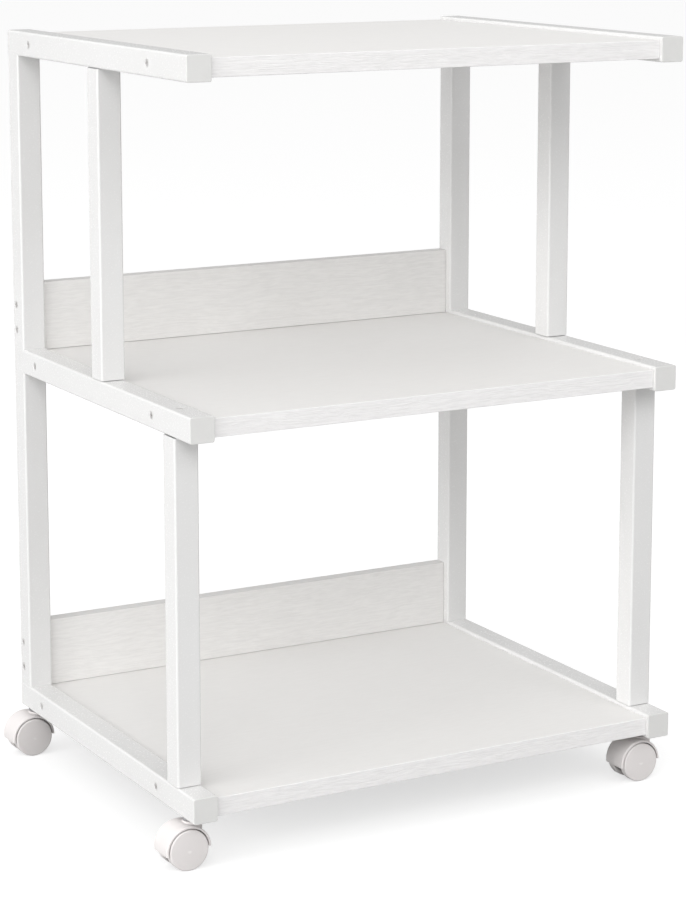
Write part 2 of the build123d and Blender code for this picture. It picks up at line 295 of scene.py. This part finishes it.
def make_finishes():
    """One finish for each of the record's material slots."""
    return {
        "frame_paint": painted_steel(),
        "shelf_foil": grained_foil(
            "white_foil", FOIL_LIGHT, FOIL_DARK, depth=FOIL_DEPTH, fineness=FOIL_FINENESS
        ),
        "edge_band": grained_foil(
            "white_edge_band",
            light=(0.915, 0.905, 0.902),
            dark=(0.835, 0.825, 0.822),
            depth=0.0006,
            fineness=560.0,
        ),
        "cap_plastic": moulded_plastic(
            "white_cap_plastic",
            light=(0.75, 0.748, 0.735),
            dark=(0.73, 0.728, 0.715),
            roughness=0.36,
        ),
        "screw_steel": plated_steel(
            "screw_plating", light=(0.92, 0.91, 0.90), dark=(0.80, 0.79, 0.78), roughness=0.5
        ),
        "zinc_steel": plated_steel(
            "zinc_plating", light=(0.5, 0.5, 0.51), dark=(0.36, 0.36, 0.37), roughness=0.34
        ),
        "caster_plastic": moulded_plastic(
            "caster_plastic",
            light=(0.80, 0.767, 0.758),
            dark=(0.78, 0.747, 0.738),
            roughness=0.55,
        ),
    }


def dress_nodes():
    """Every node takes its slot's finish, and a back board the foil with painted shade on its
    top.
    """
    finishes = make_finishes()
    # The back boards' foil, with painted shade on its faces that face up or down
    back_board_foil = grained_foil(
        "white_back_board_foil_painted_shade",
        FOIL_LIGHT,
        FOIL_DARK,
        depth=FOIL_DEPTH,
        fineness=FOIL_FINENESS,
        painted_top_shade=BACK_BOARD_PAINTED_SHADE,
    )
    for part in frame["record"]["subparts"]:
        finish = finishes[part["material_slot"]]
        if part["node"].endswith("_back_board"):
            finish = back_board_foil
        mesh = frame["nodes"][part["node"]].data
        mesh.materials.clear()
        mesh.materials.append(finish)


# ---------------------------------------------------------------- studio
def seen_only(tree, unseen, seen):
    """A level for what the camera sees directly, and another for the light it gives."""
    ray = tree.nodes.new("ShaderNodeLightPath")
    level = tree.nodes.new("ShaderNodeMapRange")
    plug(tree, unseen, level.inputs["To Min"])
    plug(tree, seen, level.inputs["To Max"])
    tree.links.new(ray.outputs["Is Camera Ray"], level.inputs["Value"])
    return level.outputs["Result"]


def make_floor():
    """A pale floor that looks white to the camera and keeps only a faint shadow."""
    half = FLOOR_SIDE / 2
    mesh = bpy.data.meshes.new("floor")
    corners = [(-half, -half, 0), (half, -half, 0), (half, half, 0), (-half, half, 0)]
    mesh.from_pydata(corners, [], [(0, 1, 2, 3)])
    floor = bpy.data.objects.new("floor", mesh)
    bpy.context.scene.collection.objects.link(floor)
    paper = bpy.data.materials.new("floor_paper")
    paper.use_nodes = True
    surface = paper.node_tree.nodes["Principled BSDF"]
    surface.inputs["Base Color"].default_value = (FLOOR_TONE, FLOOR_TONE, FLOOR_TONE, 1)
    surface.inputs["Roughness"].default_value = 1.0
    surface.inputs["Specular IOR Level"].default_value = 0.0
    surface.inputs["Emission Color"].default_value = (1, 1, 1, 1)
    glow = seen_only(paper.node_tree, 0.0, FLOOR_GLOW)
    paper.node_tree.links.new(glow, surface.inputs["Emission Strength"])
    mesh.materials.append(paper)


def make_world():
    """A white sky with its two duller patches. It looks whiter than it lights."""
    world = bpy.data.worlds.new("studio")
    world.use_nodes = True
    tree = world.node_tree
    background = tree.nodes["Background"]
    background.inputs["Color"].default_value = (1, 1, 1, 1)
    toward = tree.nodes.new("ShaderNodeVectorMath")
    toward.operation = "DOT_PRODUCT"
    direction = tree.nodes.new("ShaderNodeTexCoord").outputs["Generated"]
    tree.links.new(direction, toward.inputs[0])
    toward.inputs[1].default_value = PATCH_WAY
    both_ways = tree.nodes.new("ShaderNodeMath")
    both_ways.operation = "ABSOLUTE"
    tree.links.new(toward.outputs["Value"], both_ways.inputs[0])
    light = tree.nodes.new("ShaderNodeMapRange")
    light.interpolation_type = "SMOOTHSTEP"
    light.inputs["From Min"].default_value = PATCH_START
    light.inputs["From Max"].default_value = PATCH_FULL
    light.inputs["To Min"].default_value = SKY_LIGHT
    light.inputs["To Max"].default_value = PATCH_LIGHT
    tree.links.new(both_ways.outputs["Value"], light.inputs["Value"])
    level = seen_only(tree, light.outputs["Result"], SKY_SEEN)
    tree.links.new(level, background.inputs["Strength"])
    bpy.context.scene.world = world


def add_panel(name, offset, width, height, power):
    """A soft rectangular light at an offset from the object's centre, aimed at the centre."""
    lamp = bpy.data.lights.new(name, "AREA")
    lamp.shape = "RECTANGLE"
    lamp.size = width
    lamp.size_y = height
    lamp.energy = power
    panel = bpy.data.objects.new(name, lamp)
    panel.location = (cad_low + cad_high) / 2 + Vector(offset)
    panel.rotation_euler = (-Vector(offset)).to_track_quat("-Z", "Y").to_euler()
    panel.visible_camera = False
    bpy.context.scene.collection.objects.link(panel)


def make_lights():
    """Four large panels on the left and in front, and two weak strips; powers are in watts."""
    add_panel("side_panel", (-6.0, -0.6, 1.0), width=3.0, height=3.0, power=150)
    add_panel("key_panel", (-4.5, -2.5, 3.5), width=3.0, height=3.0, power=58)
    add_panel("front_panel", (1.0, -5.0, 3.5), width=3.0, height=3.0, power=42)
    add_panel("front_left_panel", (-3.0, -5.0, 3.5), width=3.0, height=3.0, power=112)
    add_panel("arris_strip", (-2.1, -1.2, 0.2), width=0.3, height=1.8, power=3)
    add_panel("top_strip", (0.3, -0.5, 1.9), width=2.4, height=0.25, power=2.5)


def make_camera():
    """The camera, placed from the middle between the two bottom rails, at floor height."""
    corners = [*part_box("left_bottom_rail"), *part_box("right_bottom_rail")]
    middle = sum((Vector(corner) for corner in corners), Vector()) / len(corners)
    middle.z = 0.0
    lens = bpy.data.cameras.new("camera")
    lens.lens = CAMERA_LENS
    lens.shift_y = CAMERA_SHIFT_Y
    lens.clip_end = CAMERA_REACH
    camera = bpy.data.objects.new("camera", lens)
    camera.location = middle + Vector(CAMERA_PLACE)
    camera.rotation_euler = Euler(
        (math.radians(90 + CAMERA_PITCH), 0, math.radians(CAMERA_YAW))
    )
    bpy.context.scene.collection.objects.link(camera)
    bpy.context.scene.camera = camera


dress_nodes()
make_floor()
make_world()
make_lights()
make_camera()
bpy.context.scene.view_settings.view_transform = "Standard"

- - - - - - -

Reproduce the listing in full. Keep it exactly as written.

## Exercise output
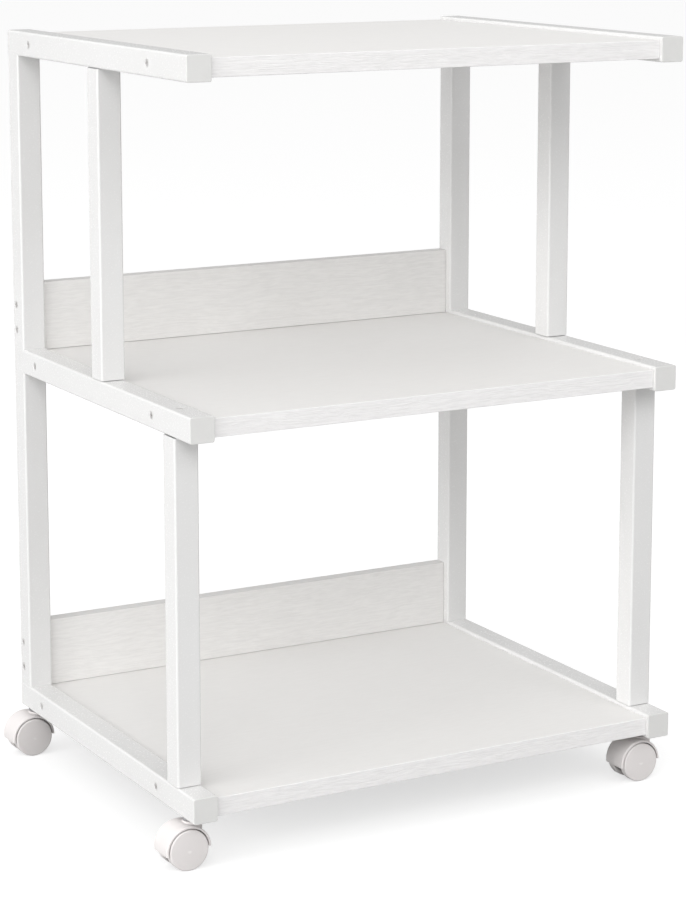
Write part 2 of the build123d and Blender code for this picture. It picks up at line 295 of scene.py. This part finishes it.
def make_finishes():
    """One finish for each of the record's material slots."""
    return {
        "frame_paint": painted_steel(),
        "shelf_foil": grained_foil(
            "white_foil", FOIL_LIGHT, FOIL_DARK, depth=FOIL_DEPTH, fineness=FOIL_FINENESS
        ),
        "edge_band": grained_foil(
            "white_edge_band",
            light=(0.915, 0.905, 0.902),
            dark=(0.835, 0.825, 0.822),
            depth=0.0006,
            fineness=560.0,
        ),
        "cap_plastic": moulded_plastic(
            "white_cap_plastic",
            light=(0.75, 0.748, 0.735),
            dark=(0.73, 0.728, 0.715),
            roughness=0.36,
        ),
        "screw_steel": plated_steel(
            "screw_plating", light=(0.92, 0.91, 0.90), dark=(0.80, 0.79, 0.78), roughness=0.5
        ),
        "zinc_steel": plated_steel(
            "zinc_plating", light=(0.5, 0.5, 0.51), dark=(0.36, 0.36, 0.37), roughness=0.34
        ),
        "caster_plastic": moulded_plastic(
            "caster_plastic",
            light=(0.80, 0.767, 0.758),
            dark=(0.78, 0.747, 0.738),
            roughness=0.55,
        ),
    }


def dress_nodes():
    """Every node takes its slot's finish, and a back board the foil with painted shade on its
    top.
    """
    finishes = make_finishes()
    # The back boards' foil, with painted shade on its faces that face up or down
    back_board_foil = grained_foil(
        "white_back_board_foil_painted_shade",
        FOIL_LIGHT,
        FOIL_DARK,
        depth=FOIL_DEPTH,
        fineness=FOIL_FINENESS,
        painted_top_shade=BACK_BOARD_PAINTED_SHADE,
    )
    for part in frame["record"]["subparts"]:
        finish = finishes[part["material_slot"]]
        if part["node"].endswith("_back_board"):
            finish = back_board_foil
        mesh = frame["nodes"][part["node"]].data
        mesh.materials.clear()
        mesh.materials.append(finish)


# ---------------------------------------------------------------- studio
def seen_only(tree, unseen, seen):
    """A level for what the camera sees directly, and another for the light it gives."""
    ray = tree.nodes.new("ShaderNodeLightPath")
    level = tree.nodes.new("ShaderNodeMapRange")
    plug(tree, unseen, level.inputs["To Min"])
    plug(tree, seen, level.inputs["To Max"])
    tree.links.new(ray.outputs["Is Camera Ray"], level.inputs["Value"])
    return level.outputs["Result"]


def make_floor():
    """A pale floor that looks white to the camera and keeps only a faint shadow."""
    half = FLOOR_SIDE / 2
    mesh = bpy.data.meshes.new("floor")
    corners = [(-half, -half, 0), (half, -half, 0), (half, half, 0), (-half, half, 0)]
    mesh.from_pydata(corners, [], [(0, 1, 2, 3)])
    floor = bpy.data.objects.new("floor", mesh)
    bpy.context.scene.collection.objects.link(floor)
    paper = bpy.data.materials.new("floor_paper")
    paper.use_nodes = True
    surface = paper.node_tree.nodes["Principled BSDF"]
    surface.inputs["Base Color"].default_value = (FLOOR_TONE, FLOOR_TONE, FLOOR_TONE, 1)
    surface.inputs["Roughness"].default_value = 1.0
    surface.inputs["Specular IOR Level"].default_value = 0.0
    surface.inputs["Emission Color"].default_value = (1, 1, 1, 1)
    glow = seen_only(paper.node_tree, 0.0, FLOOR_GLOW)
    paper.node_tree.links.new(glow, surface.inputs["Emission Strength"])
    mesh.materials.append(paper)


def make_world():
    """A white sky with its two duller patches. It looks whiter than it lights."""
    world = bpy.data.worlds.new("studio")
    world.use_nodes = True
    tree = world.node_tree
    background = tree.nodes["Background"]
    background.inputs["Color"].default_value = (1, 1, 1, 1)
    toward = tree.nodes.new("ShaderNodeVectorMath")
    toward.operation = "DOT_PRODUCT"
    direction = tree.nodes.new("ShaderNodeTexCoord").outputs["Generated"]
    tree.links.new(direction, toward.inputs[0])
    toward.inputs[1].default_value = PATCH_WAY
    both_ways = tree.nodes.new("ShaderNodeMath")
    both_ways.operation = "ABSOLUTE"
    tree.links.new(toward.outputs["Value"], both_ways.inputs[0])
    light = tree.nodes.new("ShaderNodeMapRange")
    light.interpolation_type = "SMOOTHSTEP"
    light.inputs["From Min"].default_value = PATCH_START
    light.inputs["From Max"].default_value = PATCH_FULL
    light.inputs["To Min"].default_value = SKY_LIGHT
    light.inputs["To Max"].default_value = PATCH_LIGHT
    tree.links.new(both_ways.outputs["Value"], light.inputs["Value"])
    level = seen_only(tree, light.outputs["Result"], SKY_SEEN)
    tree.links.new(level, background.inputs["Strength"])
    bpy.context.scene.world = world


def add_panel(name, offset, width, height, power):
    """A soft rectangular light at an offset from the object's centre, aimed at the centre."""
    lamp = bpy.data.lights.new(name, "AREA")
    lamp.shape = "RECTANGLE"
    lamp.size = width
    lamp.size_y = height
    lamp.energy = power
    panel = bpy.data.objects.new(name, lamp)
    panel.location = (cad_low + cad_high) / 2 + Vector(offset)
    panel.rotation_euler = (-Vector(offset)).to_track_quat("-Z", "Y").to_euler()
    panel.visible_camera = False
    bpy.context.scene.collection.objects.link(panel)


def make_lights():
    """Four large panels on the left and in front, and two weak strips; powers are in watts."""
    add_panel("side_panel", (-6.0, -0.6, 1.0), width=3.0, height=3.0, power=150)
    add_panel("key_panel", (-4.5, -2.5, 3.5), width=3.0, height=3.0, power=58)
    add_panel("front_panel", (1.0, -5.0, 3.5), width=3.0, height=3.0, power=42)
    add_panel("front_left_panel", (-3.0, -5.0, 3.5), width=3.0, height=3.0, power=112)
    add_panel("arris_strip", (-2.1, -1.2, 0.2), width=0.3, height=1.8, power=3)
    add_panel("top_strip", (0.3, -0.5, 1.9), width=2.4, height=0.25, power=2.5)


def make_camera():
    """The camera, placed from the middle between the two bottom rails, at floor height."""
    corners = [*part_box("left_bottom_rail"), *part_box("right_bottom_rail")]
    middle = sum((Vector(corner) for corner in corners), Vector()) / len(corners)
    middle.z = 0.0
    lens = bpy.data.cameras.new("camera")
    lens.lens = CAMERA_LENS
    lens.shift_y = CAMERA_SHIFT_Y
    lens.clip_end = CAMERA_REACH
    camera = bpy.data.objects.new("camera", lens)
    camera.location = middle + Vector(CAMERA_PLACE)
    camera.rotation_euler = Euler(
        (math.radians(90 + CAMERA_PITCH), 0, math.radians(CAMERA_YAW))
    )
    bpy.context.scene.collection.objects.link(camera)
    bpy.context.scene.camera = camera


dress_nodes()
make_floor()
make_world()
make_lights()
make_camera()
bpy.context.scene.view_settings.view_transform = "Standard"